RAW DATA =
************
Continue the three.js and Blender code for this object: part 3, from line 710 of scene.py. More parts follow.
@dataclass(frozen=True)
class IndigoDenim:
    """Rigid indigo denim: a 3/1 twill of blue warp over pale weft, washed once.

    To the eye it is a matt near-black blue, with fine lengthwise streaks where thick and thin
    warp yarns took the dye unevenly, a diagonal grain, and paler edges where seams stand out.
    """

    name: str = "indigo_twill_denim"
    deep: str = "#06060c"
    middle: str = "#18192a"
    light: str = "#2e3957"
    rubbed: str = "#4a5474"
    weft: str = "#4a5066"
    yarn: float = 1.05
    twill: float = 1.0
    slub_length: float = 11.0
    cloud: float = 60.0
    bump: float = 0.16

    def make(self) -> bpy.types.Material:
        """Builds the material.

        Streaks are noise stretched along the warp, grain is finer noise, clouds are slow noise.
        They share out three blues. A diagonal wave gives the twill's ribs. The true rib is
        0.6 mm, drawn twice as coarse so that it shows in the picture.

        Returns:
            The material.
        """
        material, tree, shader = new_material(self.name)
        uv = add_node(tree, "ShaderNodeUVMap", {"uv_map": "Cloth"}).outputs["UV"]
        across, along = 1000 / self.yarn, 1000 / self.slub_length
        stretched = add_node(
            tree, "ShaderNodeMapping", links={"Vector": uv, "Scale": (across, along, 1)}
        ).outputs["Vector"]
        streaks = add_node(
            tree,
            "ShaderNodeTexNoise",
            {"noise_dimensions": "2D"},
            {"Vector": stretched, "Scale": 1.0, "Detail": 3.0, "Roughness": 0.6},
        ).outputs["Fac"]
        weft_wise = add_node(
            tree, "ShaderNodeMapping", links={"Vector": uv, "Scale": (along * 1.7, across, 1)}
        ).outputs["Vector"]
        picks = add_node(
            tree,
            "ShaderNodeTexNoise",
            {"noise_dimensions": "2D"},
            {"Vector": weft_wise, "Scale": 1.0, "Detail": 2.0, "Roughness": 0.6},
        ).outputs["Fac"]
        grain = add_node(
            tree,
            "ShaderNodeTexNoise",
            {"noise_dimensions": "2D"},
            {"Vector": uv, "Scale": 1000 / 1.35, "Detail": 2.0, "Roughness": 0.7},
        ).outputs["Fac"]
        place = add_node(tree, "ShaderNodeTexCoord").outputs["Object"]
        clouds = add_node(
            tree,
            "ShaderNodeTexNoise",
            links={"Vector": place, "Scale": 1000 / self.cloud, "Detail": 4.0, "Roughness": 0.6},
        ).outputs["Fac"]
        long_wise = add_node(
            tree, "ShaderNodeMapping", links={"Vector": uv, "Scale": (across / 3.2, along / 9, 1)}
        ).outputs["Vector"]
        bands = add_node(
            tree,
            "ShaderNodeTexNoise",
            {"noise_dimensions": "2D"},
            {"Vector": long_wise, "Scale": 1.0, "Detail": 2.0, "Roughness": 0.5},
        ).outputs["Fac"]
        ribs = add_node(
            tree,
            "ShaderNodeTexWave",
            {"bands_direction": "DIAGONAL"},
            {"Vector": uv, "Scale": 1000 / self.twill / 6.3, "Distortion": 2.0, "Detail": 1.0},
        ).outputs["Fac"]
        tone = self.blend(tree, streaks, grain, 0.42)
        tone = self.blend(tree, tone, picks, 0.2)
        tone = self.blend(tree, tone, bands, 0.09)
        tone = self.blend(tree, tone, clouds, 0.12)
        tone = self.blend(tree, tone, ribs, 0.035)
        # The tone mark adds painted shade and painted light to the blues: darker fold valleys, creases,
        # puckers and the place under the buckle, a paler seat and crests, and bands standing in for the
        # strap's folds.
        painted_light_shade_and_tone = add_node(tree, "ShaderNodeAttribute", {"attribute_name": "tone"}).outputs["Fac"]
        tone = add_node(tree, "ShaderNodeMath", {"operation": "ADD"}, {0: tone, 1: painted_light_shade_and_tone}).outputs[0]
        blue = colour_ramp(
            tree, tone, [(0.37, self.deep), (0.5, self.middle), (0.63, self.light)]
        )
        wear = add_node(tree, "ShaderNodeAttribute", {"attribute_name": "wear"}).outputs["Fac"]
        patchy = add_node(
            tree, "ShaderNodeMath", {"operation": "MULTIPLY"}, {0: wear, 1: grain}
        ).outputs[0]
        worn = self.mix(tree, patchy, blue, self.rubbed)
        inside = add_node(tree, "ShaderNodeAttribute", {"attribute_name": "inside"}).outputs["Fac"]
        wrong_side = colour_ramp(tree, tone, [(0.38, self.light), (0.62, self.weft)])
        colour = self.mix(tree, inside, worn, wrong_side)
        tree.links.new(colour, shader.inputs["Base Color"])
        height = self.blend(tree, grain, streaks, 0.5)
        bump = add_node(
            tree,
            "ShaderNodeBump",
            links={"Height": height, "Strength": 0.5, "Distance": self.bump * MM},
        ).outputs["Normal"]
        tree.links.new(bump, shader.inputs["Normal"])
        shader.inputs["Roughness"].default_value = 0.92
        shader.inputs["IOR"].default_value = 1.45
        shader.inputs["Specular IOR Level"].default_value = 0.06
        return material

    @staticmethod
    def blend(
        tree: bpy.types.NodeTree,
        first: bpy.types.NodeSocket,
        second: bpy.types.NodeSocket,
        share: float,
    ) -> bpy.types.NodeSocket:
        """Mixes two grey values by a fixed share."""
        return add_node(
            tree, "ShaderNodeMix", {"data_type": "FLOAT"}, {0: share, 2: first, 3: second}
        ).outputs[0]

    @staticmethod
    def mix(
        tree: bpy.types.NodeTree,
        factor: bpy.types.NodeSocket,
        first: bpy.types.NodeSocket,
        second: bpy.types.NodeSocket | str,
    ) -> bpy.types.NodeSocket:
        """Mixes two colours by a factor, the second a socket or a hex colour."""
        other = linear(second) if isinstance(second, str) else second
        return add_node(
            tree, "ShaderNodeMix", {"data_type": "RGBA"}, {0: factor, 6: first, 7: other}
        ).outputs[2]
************
WORK TO DO = Starting at the first line of the data above, please restate word for word every line up to and including the one that holds "0.6 mm, drawn", and add nothing else.

REPLY TO THE EXERCISE =
Continue the three.js and Blender code for this object: part 3, from line 710 of scene.py. More parts follow.
@dataclass(frozen=True)
class IndigoDenim:
    """Rigid indigo denim: a 3/1 twill of blue warp over pale weft, washed once.

    To the eye it is a matt near-black blue, with fine lengthwise streaks where thick and thin
    warp yarns took the dye unevenly, a diagonal grain, and paler edges where seams stand out.
    """

    name: str = "indigo_twill_denim"
    deep: str = "#06060c"
    middle: str = "#18192a"
    light: str = "#2e3957"
    rubbed: str = "#4a5474"
    weft: str = "#4a5066"
    yarn: float = 1.05
    twill: float = 1.0
    slub_length: float = 11.0
    cloud: float = 60.0
    bump: float = 0.16

    def make(self) -> bpy.types.Material:
        """Builds the material.

        Streaks are noise stretched along the warp, grain is finer noise, clouds are slow noise.
        They share out three blues. A diagonal wave gives the twill's ribs. The true rib is
        0.6 mm, drawn twice as coarse so that it shows in the picture.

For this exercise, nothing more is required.